Saturday, September 10, 2011

What does it mean to be a Muslim feminist?

In a previous post, I referenced a "theory" that the perceived Islamic patriarchy as it stands today was largely a relic of colonialism. The Emel Magazine article's author goes on to say that whether or not this is true, simple finger-pointing to the West does not absolve the fact of what is, which, specific to this article, is the denunciation of early Islamic female scholarship. The post-colonial theory is used to explain why few, including Islamic scholars, are aware of the female scholarship revivified in Dr. Akram Nadwi's canon.

In Islam, and particularly in certain schools of thought, the examples of people, both Muslim and non-Muslim, living around the time of the Prophet(SAW) strongly influence religious interpretation and practice.  So, though the Quran directly invokes that all believers-- men, women, children and everyone in between, are both literate, requiring that they can read and understand the Quran, and seek knowledge in the wider world, if there is no prevalent example of this among the early believers, it is believed by many to be a lesser aspect of Islamic practice. If there are only examples among the men and not among everyone else, it is believed to be an aspect of practice prescribed primarily, if not exclusively, to men.

Before Islam, the women of the Arabian peninsula could be treated as like chattel as were livestock. Not all women were treated this way-- as can be understood from the example of the prophet's first wife, Khadija, who was a successful and respected businesswoman, but there was nothing that prevented it. Islamic jurisprudence, called Sharia, drastically changed this, primarily by giving women the right to literacy, divorce and the inheritance of property. This was more than one thousand years before western countries began to conceptualize rights equivalent to those Islam brought to women. However, the post-colonialist theory is that, even before this, Western domination of Islamic countries brought with it the domination of Muslim women by Muslim men.

I am extremely interested in how this happened. Social change, especially that which entitles previously disempowered groups, is usually adopted gradually and embraced far after enacted legal reform. But how can such a long held reform been so pervasively swept away? Though the author of "The Lost Female Scholars of Islam" discourages finger-pointing for the sake of moving beyond such, I believe the fact that enough female scholarship to fill 40 volumes can have been lost under imperialism and colonialism demonstrates not only the sheer extent of cultural domination that happened but also a certain readiness to return to old habits.

As a teenager, I came across feminist discourse on the internet. This was before the prevalence of radical feminism and what I encountered, specifically the fact that the ERA is yet to be enacted, is what has been classified as first wave feminism. I was shocked by it and immediately identified myself as a feminist. Next, I found second wave feminism and the discussion of gender in college classrooms. What interested me the most about second wave feminism was the call to female scholarship for the purpose of social change. Knowledge, before then, had been so gendered for me that I usually assumed that most things I read were written by men and, in fact, didn't think anything of it. My encounter with second wave feminism changed that. Finally, I came upon belle hooks and the idea that American feminism is about white, middle class women.

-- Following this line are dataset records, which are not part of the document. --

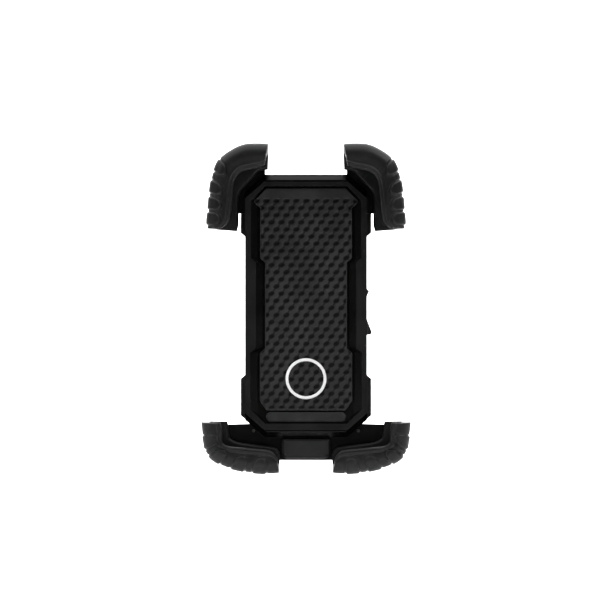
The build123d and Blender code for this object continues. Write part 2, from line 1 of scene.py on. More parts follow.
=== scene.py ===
import json
import math
import bpy
import bmesh
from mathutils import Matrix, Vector


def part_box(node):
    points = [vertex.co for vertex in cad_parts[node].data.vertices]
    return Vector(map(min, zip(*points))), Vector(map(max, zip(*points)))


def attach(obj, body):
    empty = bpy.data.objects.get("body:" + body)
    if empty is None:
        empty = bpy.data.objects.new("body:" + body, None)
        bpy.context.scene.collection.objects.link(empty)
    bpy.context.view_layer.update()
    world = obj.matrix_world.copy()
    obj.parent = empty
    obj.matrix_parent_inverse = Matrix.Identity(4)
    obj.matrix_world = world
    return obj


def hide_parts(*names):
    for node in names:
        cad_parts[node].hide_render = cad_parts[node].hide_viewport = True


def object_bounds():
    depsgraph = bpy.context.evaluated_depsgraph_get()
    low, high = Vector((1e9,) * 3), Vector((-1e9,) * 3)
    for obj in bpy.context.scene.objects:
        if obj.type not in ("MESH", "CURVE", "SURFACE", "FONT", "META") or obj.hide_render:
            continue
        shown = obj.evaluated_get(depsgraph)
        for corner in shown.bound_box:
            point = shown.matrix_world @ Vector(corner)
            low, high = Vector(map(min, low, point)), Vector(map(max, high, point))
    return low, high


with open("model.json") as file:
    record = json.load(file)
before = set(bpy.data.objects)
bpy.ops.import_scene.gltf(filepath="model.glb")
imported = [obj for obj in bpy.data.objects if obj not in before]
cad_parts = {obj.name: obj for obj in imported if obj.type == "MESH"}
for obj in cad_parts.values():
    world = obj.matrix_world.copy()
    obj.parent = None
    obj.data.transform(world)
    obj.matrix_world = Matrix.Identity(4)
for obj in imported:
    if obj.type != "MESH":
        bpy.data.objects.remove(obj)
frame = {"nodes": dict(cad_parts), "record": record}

CAD_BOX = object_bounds()
MM = 0.001
NODES = frame["nodes"]
SLOTS = {row["node"]: row["material_slot"] for row in frame["record"]["subparts"]}

# Corner claws, right-hand side, in the cradle's XZ plane. Each station gives, in millimetres, the outer
# wall, the wall's inner face, the lip's inner edge and the floor's inner edge.
UPPER_STATIONS = [
    ((16.8, 72.4), (17.0, 68.6), (18.6, 62.6), (17.2, 61.4)),
    ((21.0, 72.7), (21.0, 68.7), (20.6, 61.6), (18.8, 61.2)),
    ((27.6, 72.3), (26.2, 68.6), (25.4, 60.6), (21.4, 60.4)),
    ((33.4, 69.8), (31.2, 66.4), (28.8, 59.6), (24.0, 57.6)),
    ((38.6, 65.8), (35.2, 63.2), (31.2, 57.2), (26.8, 54.6)),
    ((41.3, 60.4), (37.6, 58.4), (32.3, 54.2), (29.6, 51.4)),
    ((42.8, 54.2), (39.2, 53.2), (32.8, 49.8), (30.4, 48.4)),
    ((43.5, 48.0), (40.0, 47.6), (33.2, 45.2), (30.4, 44.6)),
    ((44.0, 42.4), (40.4, 42.4), (33.7, 41.0), (30.4, 40.4)),
    ((44.4, 37.6), (40.7, 37.6), (34.8, 37.0), (30.4, 36.6)),
    ((44.1, 34.6), (40.9, 34.8), (37.6, 34.6), (31.2, 33.6)),
]
LOWER_STATIONS = [
    ((46.9, -52.1), (43.1, -52.1), (38.0, -52.2), (35.4, -52.2)),
    ((46.4, -56.6), (42.8, -56.2), (37.4, -55.6), (34.9, -55.2)),
    ((45.8, -60.6), (42.3, -60.0), (37.4, -58.6), (34.7, -57.6)),
    ((44.9, -64.8), (41.2, -63.6), (37.0, -61.0), (34.0, -59.8)),
    ((42.2, -68.5), (38.6, -66.6), (34.8, -62.5), (31.6, -61.2)),
    ((37.4, -71.3), (35.0, -68.5), (31.4, -62.9), (28.6, -61.9)),
    ((31.6, -73.2), (30.4, -69.9), (27.4, -63.2), (24.6, -62.4)),
    ((25.4, -74.4), (25.0, -70.9), (22.8, -63.6), (20.4, -62.9)),
    ((19.6, -74.9), (19.6, -71.4), (18.4, -64.0), (16.6, -63.4)),
    ((14.8, -74.9), (14.8, -71.4), (15.2, -64.9), (13.4, -64.2)),
    ((12.0, -74.6), (12.0, -71.4), (12.9, -67.6), (11.8, -66.0)),
]
STATION_STEPS = 30

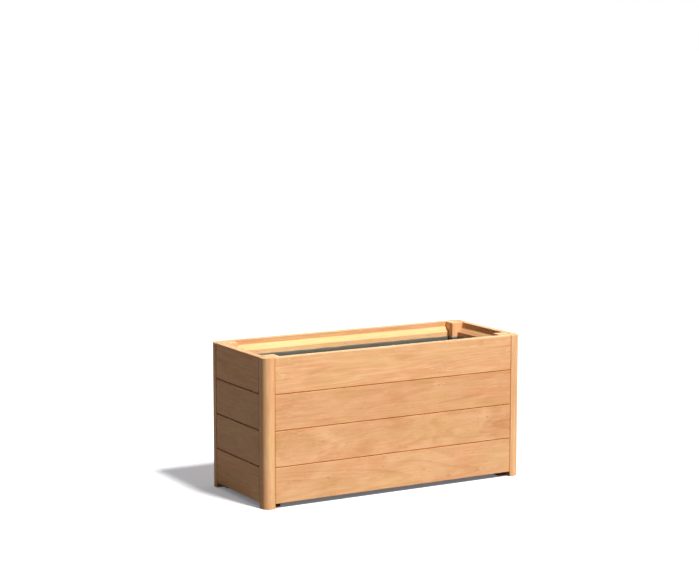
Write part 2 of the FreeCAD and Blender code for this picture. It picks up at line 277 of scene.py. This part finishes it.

This was the most difficult feminism for me to understand, and is probably so for most people who are socialized with the dominant white, middle class American culture. When American feminists rose up against the oppression of women in Islam, I felt distanced from both feminism and the treatment of women in Islam. I tried to read works by Islamic feminists. They usually called for feminist interpretations of the Quran. However, the imposition of American feminism (western, white, middle class feminism) upon the Quran did not feel right to me. It wasn't something I could bring home to my mom, who is both very religious and believes in women's rights. However, there are Islamic feminists, who by the American definition are third wave or multicultural feminists, and the tradition of female scholarship in Islam and its contribution to Islamic thought provides a framework from which Islamic feminism can be understood as an inherent part of Islam and more widely accepted by Muslims.Though second wavers may not necessarily concede to Islamic feminism, it's not really any of their business to do so.